Opinions expressed in the article below are those of the author and do not necessarily reflect those of Healthcare Michigan, its publisher or staff.

By ALLAN DOBZYNIAK, MD
The motives driving the battle to control healthcare are suspect. Many physicians—likely the majority—do not buy into the public deception that has been attributed to them. In fact, a small contingent of progressive, “woke” physicians amplify this deception.

Most doctors are too busy with their own lives, families and professions to get involved with politics and leftist, “politically correct” healthcare thinking. They have become disinterested in the deteriorating professional organizations charged with guiding them through healthcare’s questionable evolution.

Physicians who try to participate in hospital decision-making—with few exceptions—are, in a single word: “excluded.” Unfortunately, they have conceded turf to physicians who can take the time and to hospital management bureaucracies operating in self-preservation mode. Often those who can take the time are not necessarily the most talented people, but are those with a political agenda dedicated to changing traditional medical professional objectives.

However, all is not lost if our clinicians understand the stakes and begin to redirect the profession back to patient care in ways that underscore trust and confidence in physicians and reinvigorate physician morale. Taxpayers, parents, donors, communities—all who are or will be patients—can have a significant impact if they could become informed. They need to become aware of what is really going on in a healthcare system increasingly influenced by nefarious motives. If they do not like what they see, this mess can begin change that is positive for patients and the besieged medical profession.

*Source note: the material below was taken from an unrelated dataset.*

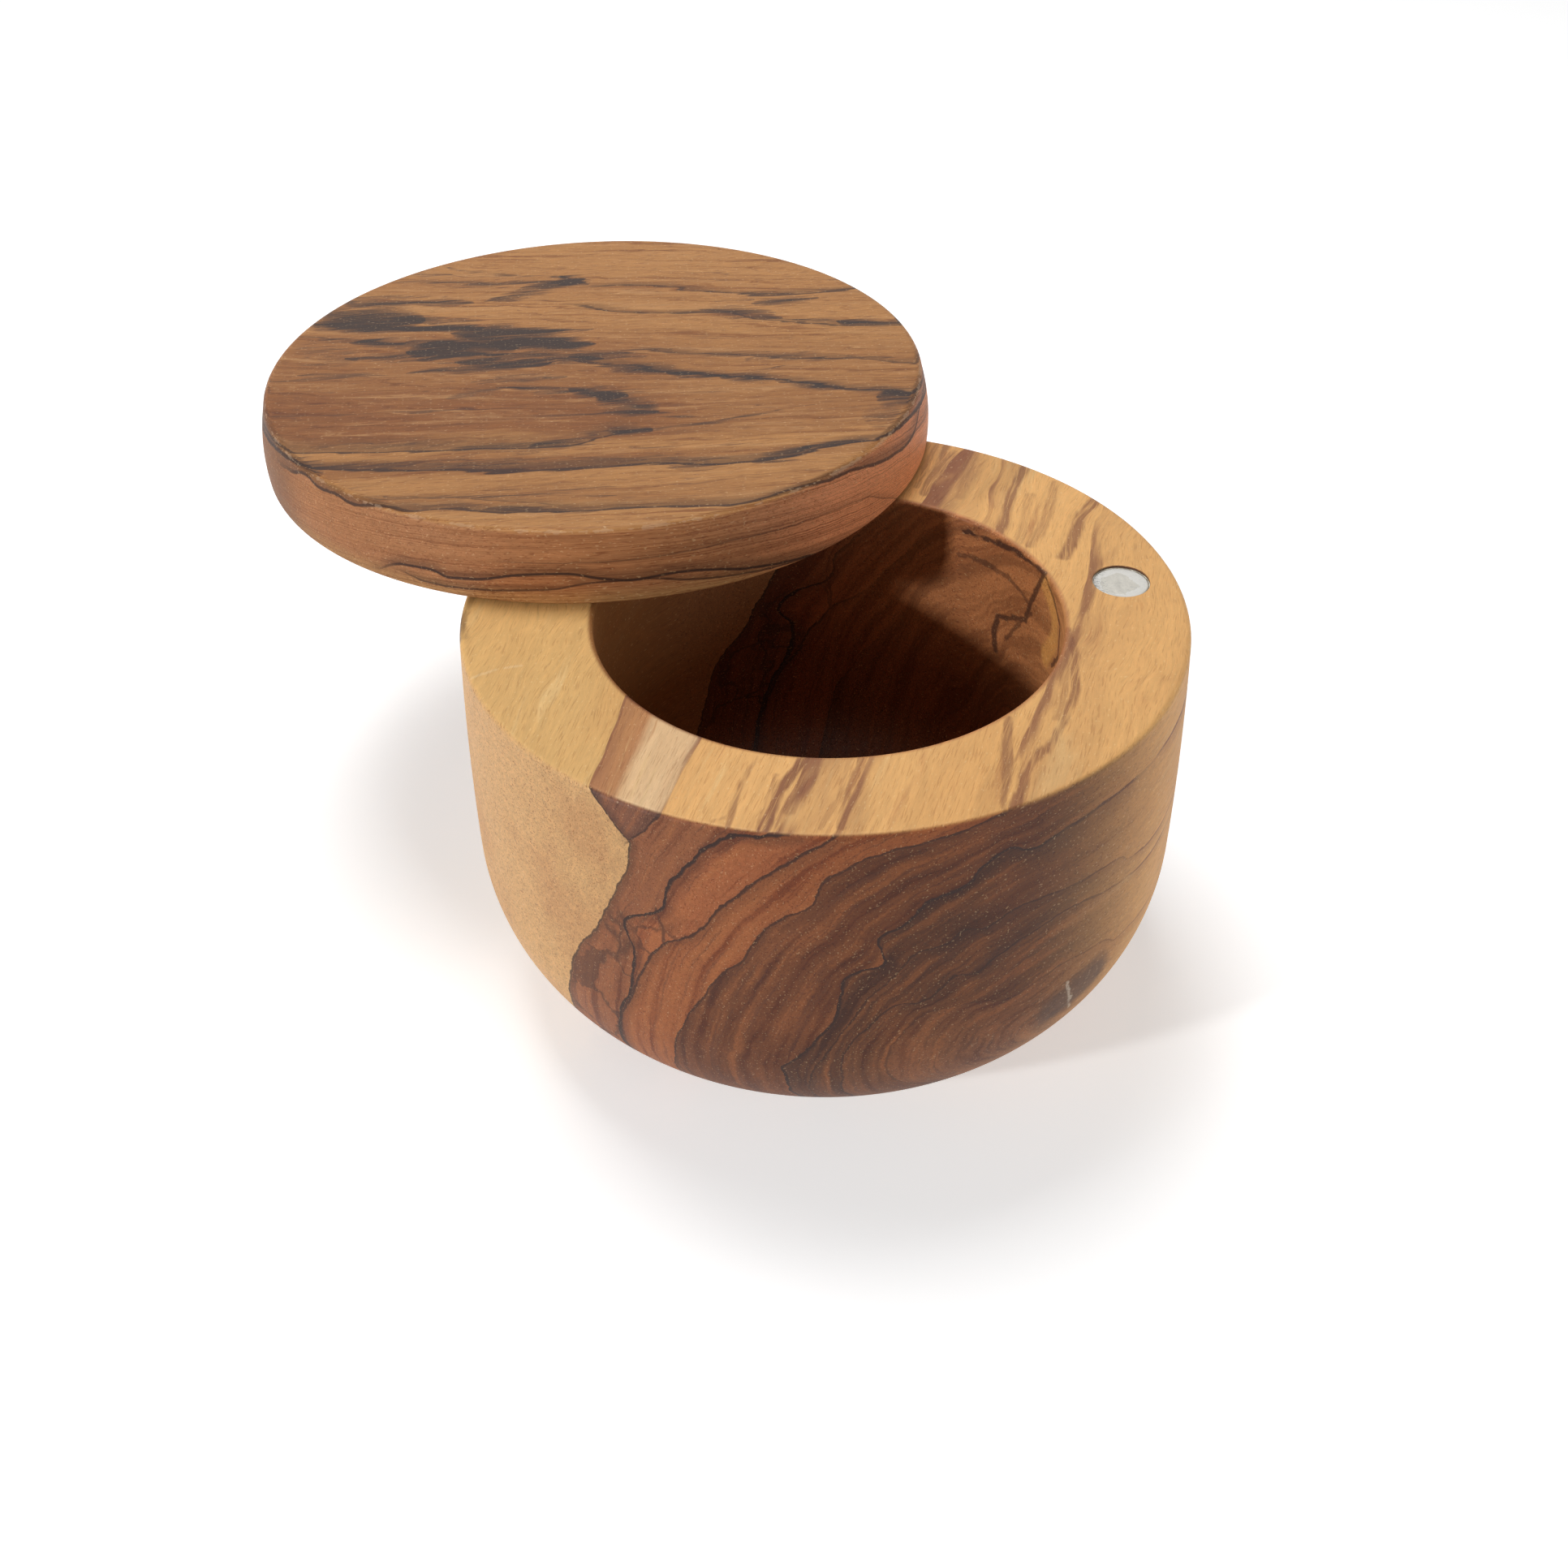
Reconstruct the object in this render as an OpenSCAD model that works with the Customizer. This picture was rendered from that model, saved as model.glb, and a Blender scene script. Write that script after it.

In the final tally, it is physicians who oversee this greatest of institutions: the profession of medicine. Only if physicians step up to the challenge will you and I receive care based on what is best for us. The window for redirection of the system is closing—it may already have. Physicians, patients and the profession will be the casualty with power and money the winners. If they cave in to short-term political pressures, they will have participated in the destruction of what they have inherited.